Stated task: Using the data below, return the stretch from the line that contains "angle_heads = []" through the line that contains "obj.data.transform(world)", both included, exactly as it stands and nothing beyond it.

— START OF Dataset section —

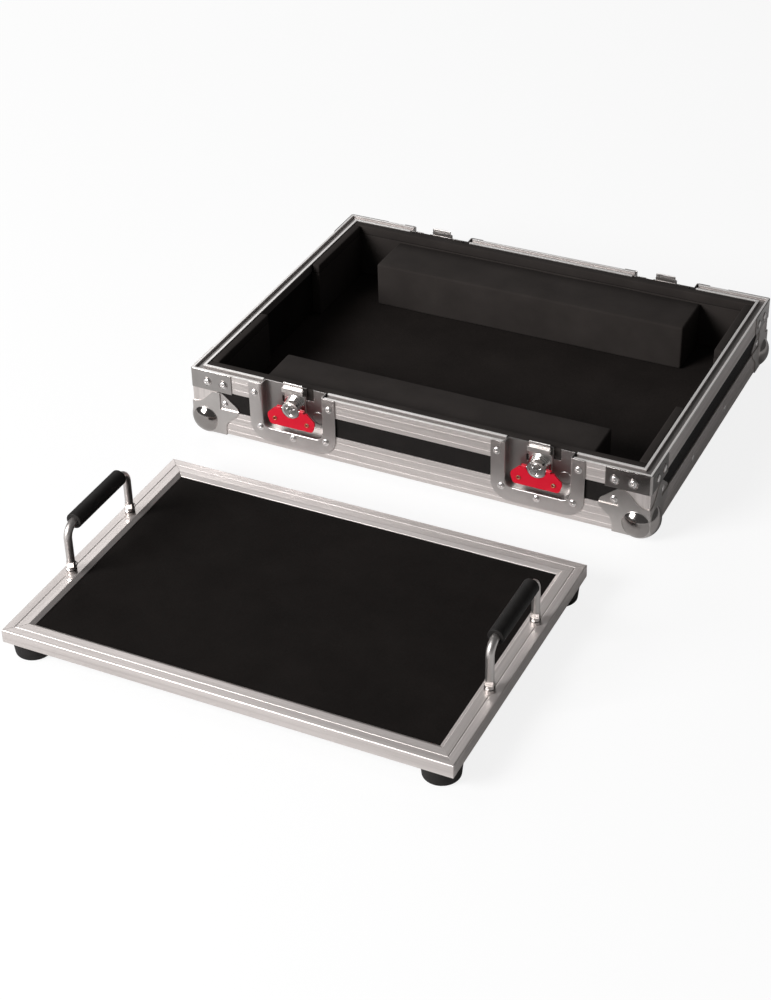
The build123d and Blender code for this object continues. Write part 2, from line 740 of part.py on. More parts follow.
def rivet_at(x, depth, z):
    """A head whose seat lies at the given depth from the outer face."""
    return Pos(x, depth, z) * rivet


latch_heads = []
for spot in latches.values():
    for x, z in dish_rivets:
        seat = -tab_t if z > -tab_h else -sheet_t
        latch_heads.append(spot * rivet_at(x, seat, z))
node("rivets_latches", *latch_heads)

corner_heads = []
turned = Rot(0, 0, -90) * mirror(Pos(0, 0, 0) * Box(1, 1, 1), about=Plane.YZ)
for place in corners.values():
    for flip in (False, True):
        heads = [rivet_at(x, -sheet_t, z_rim - brace_rivet_drop) for x in brace_rivets]
        heads.append(rivet_at(ball_rivet[0], leaf_t - sheet_t, z_rim - ball_rivet[1]))
        for head in heads:
            if flip:
                head = mirror(head, about=Plane(origin=(0, 0, 0), z_dir=(1, -1, 0)))
            corner_heads.append(place * head)
node("rivets_corners", *corner_heads)

angle_heads = []
for side, way in (("left", -1), ("right", 1)):
    place = walls[side][0]
    for back in angle_rivets:
        along = way * (back - case_d / 2)
        angle_heads.append(place * rivet_at(along, 0, z_under + angle_rivet_up))
node("rivets_angles", *angle_heads)

for name, shape in made.items():
    export_step(shape, "parts/" + name + ".step")
print(len(made), "pieces or groups written")
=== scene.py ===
# %% [markdown]
# # A road case tray and its lift-out board
# A shallow road case is a plywood box in black laminate, edged with aluminium extrusions and armed
# with pressed steel corners and recessed latches. The rigid parts come from an exact solid model,
# so this file dresses them: it gives each one a finish, and it adds what a solid model leaves out,
# such as soft foam, felt and real rivets.

# %% Load the solid model
import bpy
import bmesh
import json
import math
import random
from mathutils import Matrix, Vector

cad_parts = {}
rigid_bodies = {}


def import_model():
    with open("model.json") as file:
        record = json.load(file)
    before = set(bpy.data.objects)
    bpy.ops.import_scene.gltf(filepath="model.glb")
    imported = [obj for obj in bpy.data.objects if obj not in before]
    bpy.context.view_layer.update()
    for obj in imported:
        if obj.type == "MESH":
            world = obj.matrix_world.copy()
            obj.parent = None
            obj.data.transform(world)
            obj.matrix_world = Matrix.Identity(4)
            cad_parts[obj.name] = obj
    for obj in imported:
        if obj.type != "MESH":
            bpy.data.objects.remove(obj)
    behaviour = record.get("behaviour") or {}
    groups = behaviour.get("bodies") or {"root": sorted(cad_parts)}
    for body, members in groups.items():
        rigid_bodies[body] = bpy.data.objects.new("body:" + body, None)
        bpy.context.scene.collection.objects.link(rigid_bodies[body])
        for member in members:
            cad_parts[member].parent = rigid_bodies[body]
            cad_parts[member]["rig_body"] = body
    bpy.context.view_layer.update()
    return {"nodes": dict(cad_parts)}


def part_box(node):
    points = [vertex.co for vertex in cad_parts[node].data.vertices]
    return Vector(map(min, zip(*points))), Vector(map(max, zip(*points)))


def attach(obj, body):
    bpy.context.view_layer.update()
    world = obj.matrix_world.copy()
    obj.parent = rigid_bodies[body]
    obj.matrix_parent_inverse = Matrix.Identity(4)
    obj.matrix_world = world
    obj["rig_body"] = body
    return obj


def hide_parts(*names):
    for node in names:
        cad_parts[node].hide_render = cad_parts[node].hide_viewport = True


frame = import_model()
nodes = frame["nodes"]

# %% [markdown]
# ## Places on the case
# Everything is measured in metres in the solid model's own frame. Reading a part's box gives the
# tray's outer faces and its rim, so a rivet or a strip of trim can be put where the real one is
# without a second set of numbers for the whole case. The tray's middle lies on the X axis' zero,
# but not on the Y axis', so both middles and both half sizes are kept by axis.

# %% Measure the tray
SIDES = ("front", "rear", "left", "right")
LATCH_FROM_END = 0.1325

rim_low, rim_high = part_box("rim_front")
rear_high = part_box("rim_rear")[1]
LEFT_X, RIGHT_X = rim_low.x, rim_high.x
FRONT_Y, REAR_Y = rim_low.y, rear_high.y
RIM_Z = rim_high.z
MIDDLE = (0.0, (FRONT_Y + REAR_Y) / 2)
HALF_SIZE = (RIGHT_X, (REAR_Y - FRONT_Y) / 2)
LATCH_X = RIGHT_X - LATCH_FROM_END
print("tray", round(RIGHT_X - LEFT_X, 4), "x", round(REAR_Y - FRONT_Y, 4),
      "rim at", round(RIM_Z, 4))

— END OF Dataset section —

Solution for this problem:
angle_heads = []
for side, way in (("left", -1), ("right", 1)):
    place = walls[side][0]
    for back in angle_rivets:
        along = way * (back - case_d / 2)
        angle_heads.append(place * rivet_at(along, 0, z_under + angle_rivet_up))
node("rivets_angles", *angle_heads)

for name, shape in made.items():
    export_step(shape, "parts/" + name + ".step")
print(len(made), "pieces or groups written")
=== scene.py ===
# %% [markdown]
# # A road case tray and its lift-out board
# A shallow road case is a plywood box in black laminate, edged with aluminium extrusions and armed
# with pressed steel corners and recessed latches. The rigid parts come from an exact solid model,
# so this file dresses them: it gives each one a finish, and it adds what a solid model leaves out,
# such as soft foam, felt and real rivets.

# %% Load the solid model
import bpy
import bmesh
import json
import math
import random
from mathutils import Matrix, Vector

cad_parts = {}
rigid_bodies = {}


def import_model():
    with open("model.json") as file:
        record = json.load(file)
    before = set(bpy.data.objects)
    bpy.ops.import_scene.gltf(filepath="model.glb")
    imported = [obj for obj in bpy.data.objects if obj not in before]
    bpy.context.view_layer.update()
    for obj in imported:
        if obj.type == "MESH":
            world = obj.matrix_world.copy()
            obj.parent = None
            obj.data.transform(world)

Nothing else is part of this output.